Given request - Repeat everything from the line holding "for piece in" to the line holding "before = set(bpy.data.objects)", inclusive, exactly. Leave out the rest.

Input data -
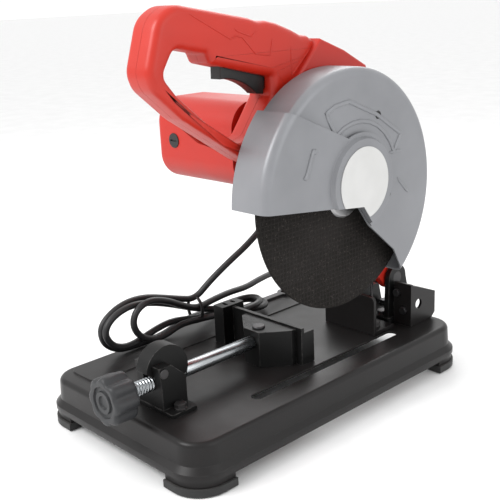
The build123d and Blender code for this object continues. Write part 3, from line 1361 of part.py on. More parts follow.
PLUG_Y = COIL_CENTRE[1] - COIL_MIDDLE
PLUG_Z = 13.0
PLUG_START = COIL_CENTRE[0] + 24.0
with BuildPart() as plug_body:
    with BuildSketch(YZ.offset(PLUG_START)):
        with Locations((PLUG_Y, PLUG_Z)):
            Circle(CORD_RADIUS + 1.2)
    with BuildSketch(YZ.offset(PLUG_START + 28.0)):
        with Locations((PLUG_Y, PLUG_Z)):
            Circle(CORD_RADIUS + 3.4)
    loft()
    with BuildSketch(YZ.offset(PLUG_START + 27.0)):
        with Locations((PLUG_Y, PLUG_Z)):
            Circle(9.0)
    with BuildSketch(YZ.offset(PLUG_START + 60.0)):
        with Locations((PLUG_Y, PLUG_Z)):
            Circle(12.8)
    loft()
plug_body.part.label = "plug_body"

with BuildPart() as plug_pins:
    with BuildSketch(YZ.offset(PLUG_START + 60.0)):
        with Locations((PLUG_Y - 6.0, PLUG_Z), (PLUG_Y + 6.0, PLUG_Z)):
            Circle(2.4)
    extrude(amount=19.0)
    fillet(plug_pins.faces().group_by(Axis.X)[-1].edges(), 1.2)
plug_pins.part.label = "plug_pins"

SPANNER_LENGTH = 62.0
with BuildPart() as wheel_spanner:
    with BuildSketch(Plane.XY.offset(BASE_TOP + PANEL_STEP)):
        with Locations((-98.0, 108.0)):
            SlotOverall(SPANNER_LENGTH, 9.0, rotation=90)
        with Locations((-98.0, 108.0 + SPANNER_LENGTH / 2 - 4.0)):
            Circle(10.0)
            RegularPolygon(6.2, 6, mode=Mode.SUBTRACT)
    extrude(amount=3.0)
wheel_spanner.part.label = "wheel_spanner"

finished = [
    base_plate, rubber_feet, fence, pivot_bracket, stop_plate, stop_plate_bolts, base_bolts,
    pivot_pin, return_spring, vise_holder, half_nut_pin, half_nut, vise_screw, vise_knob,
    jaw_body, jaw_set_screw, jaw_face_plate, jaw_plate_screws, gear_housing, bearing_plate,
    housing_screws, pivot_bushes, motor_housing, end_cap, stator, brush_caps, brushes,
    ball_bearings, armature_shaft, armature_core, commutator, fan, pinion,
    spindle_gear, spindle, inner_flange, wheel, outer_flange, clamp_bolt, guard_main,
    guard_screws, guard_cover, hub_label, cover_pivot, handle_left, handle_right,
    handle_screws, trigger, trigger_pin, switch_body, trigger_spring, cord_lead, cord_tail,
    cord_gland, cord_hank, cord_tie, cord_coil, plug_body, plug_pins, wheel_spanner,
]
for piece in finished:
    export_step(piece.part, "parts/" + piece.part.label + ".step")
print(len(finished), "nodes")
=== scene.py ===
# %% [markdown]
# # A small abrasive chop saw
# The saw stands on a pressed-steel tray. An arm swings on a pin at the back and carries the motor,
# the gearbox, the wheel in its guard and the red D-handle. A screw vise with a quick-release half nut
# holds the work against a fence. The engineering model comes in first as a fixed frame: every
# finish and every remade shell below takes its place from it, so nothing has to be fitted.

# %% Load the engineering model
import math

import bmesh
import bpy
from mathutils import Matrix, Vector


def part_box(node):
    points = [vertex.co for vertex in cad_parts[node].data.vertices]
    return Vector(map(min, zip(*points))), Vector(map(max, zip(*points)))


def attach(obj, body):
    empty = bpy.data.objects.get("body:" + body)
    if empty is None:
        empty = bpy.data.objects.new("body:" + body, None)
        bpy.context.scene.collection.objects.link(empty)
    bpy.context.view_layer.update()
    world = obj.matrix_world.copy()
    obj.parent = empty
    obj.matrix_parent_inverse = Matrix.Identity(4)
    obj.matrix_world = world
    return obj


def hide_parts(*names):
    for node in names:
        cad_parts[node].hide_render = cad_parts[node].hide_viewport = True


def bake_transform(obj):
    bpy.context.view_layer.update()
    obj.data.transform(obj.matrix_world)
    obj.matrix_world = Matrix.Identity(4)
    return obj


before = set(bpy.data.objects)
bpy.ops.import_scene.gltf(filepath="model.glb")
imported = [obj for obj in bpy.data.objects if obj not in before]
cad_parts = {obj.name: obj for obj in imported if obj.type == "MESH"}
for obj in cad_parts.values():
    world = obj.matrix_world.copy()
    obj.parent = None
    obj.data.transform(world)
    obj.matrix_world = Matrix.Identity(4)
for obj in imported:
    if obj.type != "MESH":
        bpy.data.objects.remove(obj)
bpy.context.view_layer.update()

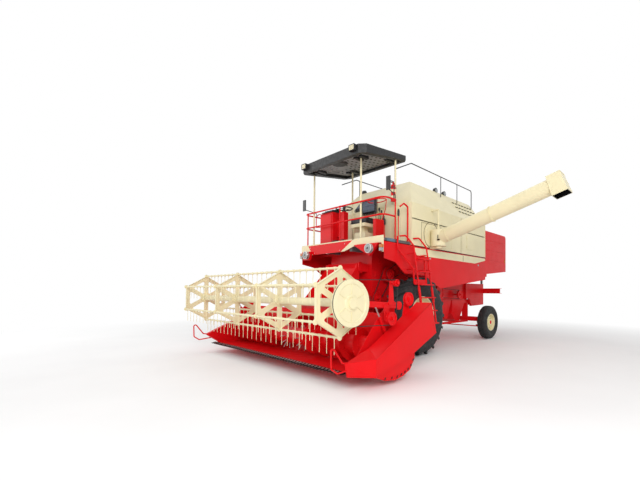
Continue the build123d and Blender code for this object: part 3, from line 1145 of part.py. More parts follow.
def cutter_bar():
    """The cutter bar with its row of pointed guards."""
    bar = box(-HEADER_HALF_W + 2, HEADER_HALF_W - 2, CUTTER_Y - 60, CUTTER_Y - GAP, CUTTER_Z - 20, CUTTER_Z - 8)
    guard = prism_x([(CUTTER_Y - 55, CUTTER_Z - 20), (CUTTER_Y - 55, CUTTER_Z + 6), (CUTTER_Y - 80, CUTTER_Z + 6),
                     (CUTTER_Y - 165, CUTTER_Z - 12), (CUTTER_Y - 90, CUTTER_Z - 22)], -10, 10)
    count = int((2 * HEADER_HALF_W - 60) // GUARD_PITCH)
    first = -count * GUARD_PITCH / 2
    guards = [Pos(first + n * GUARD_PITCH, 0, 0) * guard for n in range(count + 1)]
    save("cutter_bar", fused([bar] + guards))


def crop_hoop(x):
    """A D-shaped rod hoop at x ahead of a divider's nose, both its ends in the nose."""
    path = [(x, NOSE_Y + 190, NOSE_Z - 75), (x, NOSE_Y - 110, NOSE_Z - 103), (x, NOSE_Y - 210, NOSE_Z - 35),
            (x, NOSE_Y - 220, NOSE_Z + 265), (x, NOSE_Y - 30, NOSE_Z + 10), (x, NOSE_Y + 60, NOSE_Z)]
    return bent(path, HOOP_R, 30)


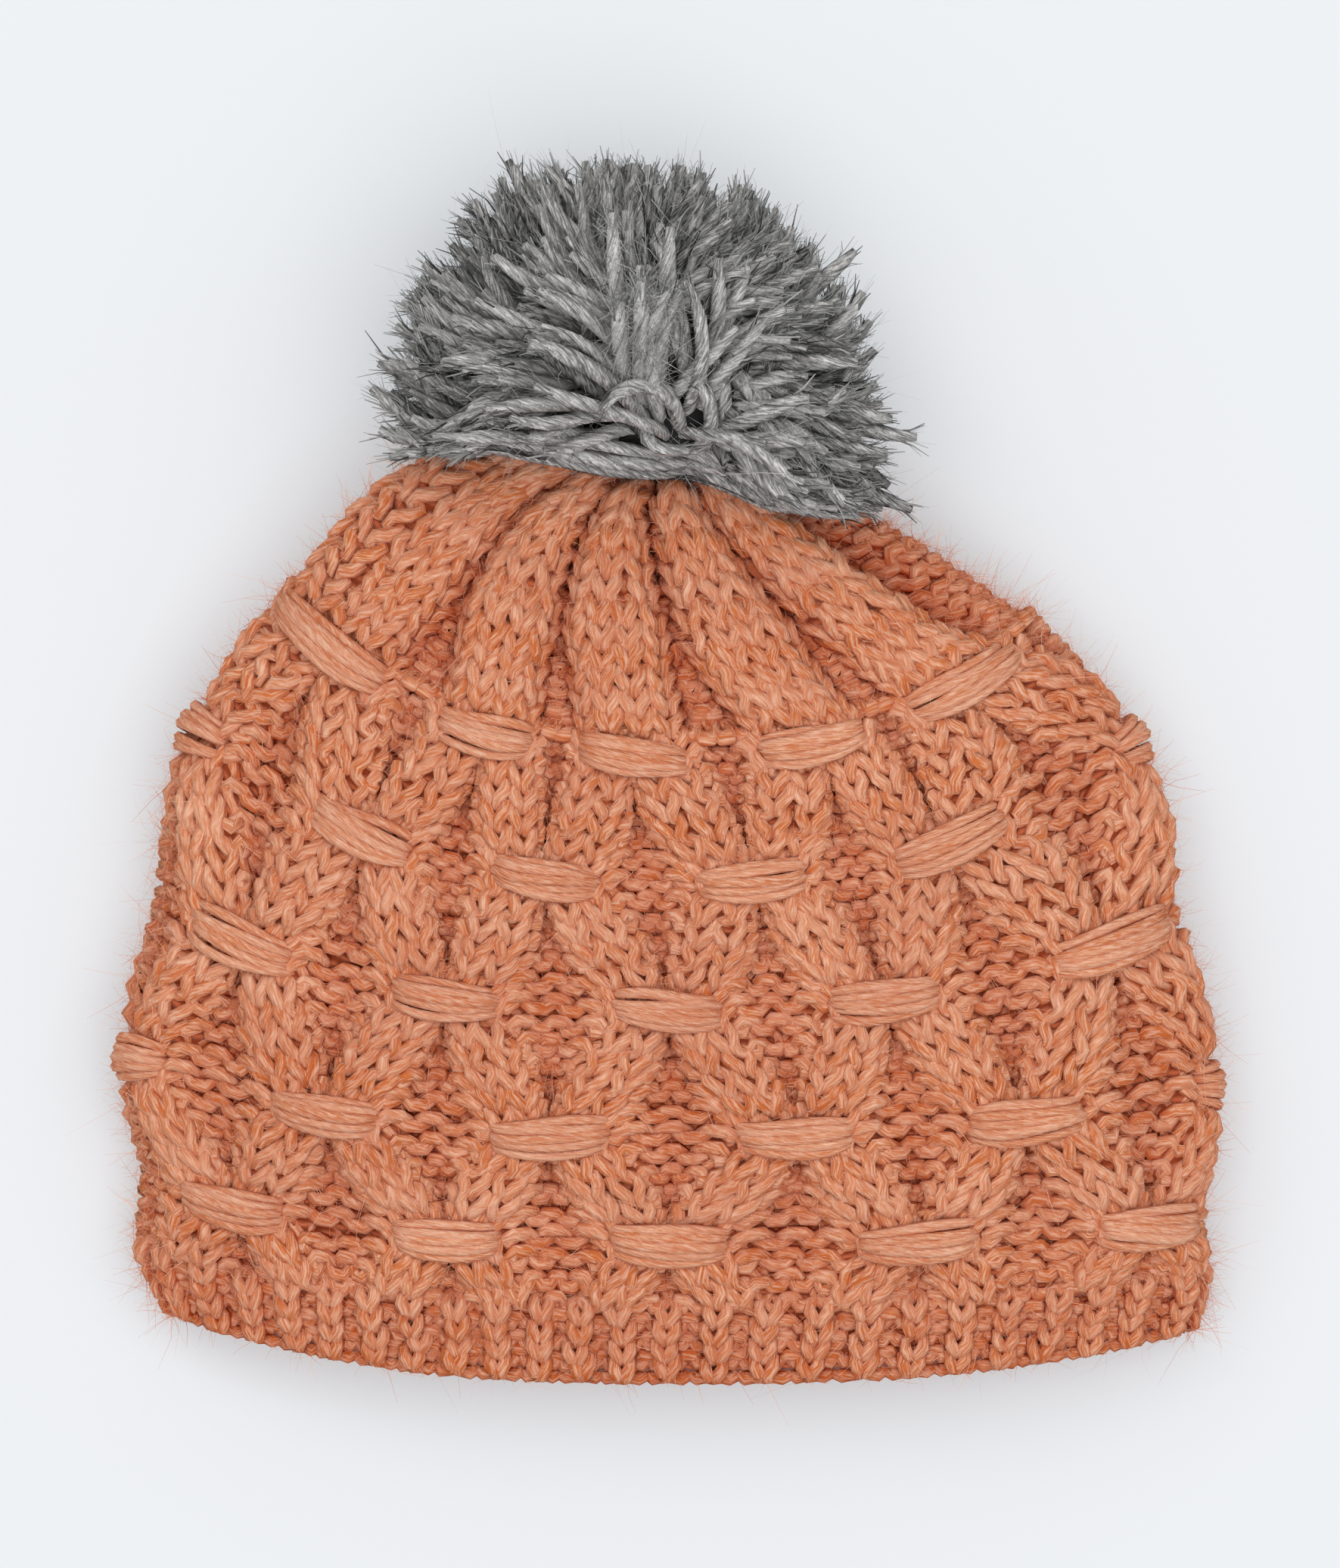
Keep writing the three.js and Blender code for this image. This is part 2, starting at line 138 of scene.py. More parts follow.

The completed task -
for piece in finished:
    export_step(piece.part, "parts/" + piece.part.label + ".step")
print(len(finished), "nodes")
=== scene.py ===
# %% [markdown]
# # A small abrasive chop saw
# The saw stands on a pressed-steel tray. An arm swings on a pin at the back and carries the motor,
# the gearbox, the wheel in its guard and the red D-handle. A screw vise with a quick-release half nut
# holds the work against a fence. The engineering model comes in first as a fixed frame: every
# finish and every remade shell below takes its place from it, so nothing has to be fitted.

# %% Load the engineering model
import math

import bmesh
import bpy
from mathutils import Matrix, Vector


def part_box(node):
    points = [vertex.co for vertex in cad_parts[node].data.vertices]
    return Vector(map(min, zip(*points))), Vector(map(max, zip(*points)))


def attach(obj, body):
    empty = bpy.data.objects.get("body:" + body)
    if empty is None:
        empty = bpy.data.objects.new("body:" + body, None)
        bpy.context.scene.collection.objects.link(empty)
    bpy.context.view_layer.update()
    world = obj.matrix_world.copy()
    obj.parent = empty
    obj.matrix_parent_inverse = Matrix.Identity(4)
    obj.matrix_world = world
    return obj


def hide_parts(*names):
    for node in names:
        cad_parts[node].hide_render = cad_parts[node].hide_viewport = True


def bake_transform(obj):
    bpy.context.view_layer.update()
    obj.data.transform(obj.matrix_world)
    obj.matrix_world = Matrix.Identity(4)
    return obj


before = set(bpy.data.objects)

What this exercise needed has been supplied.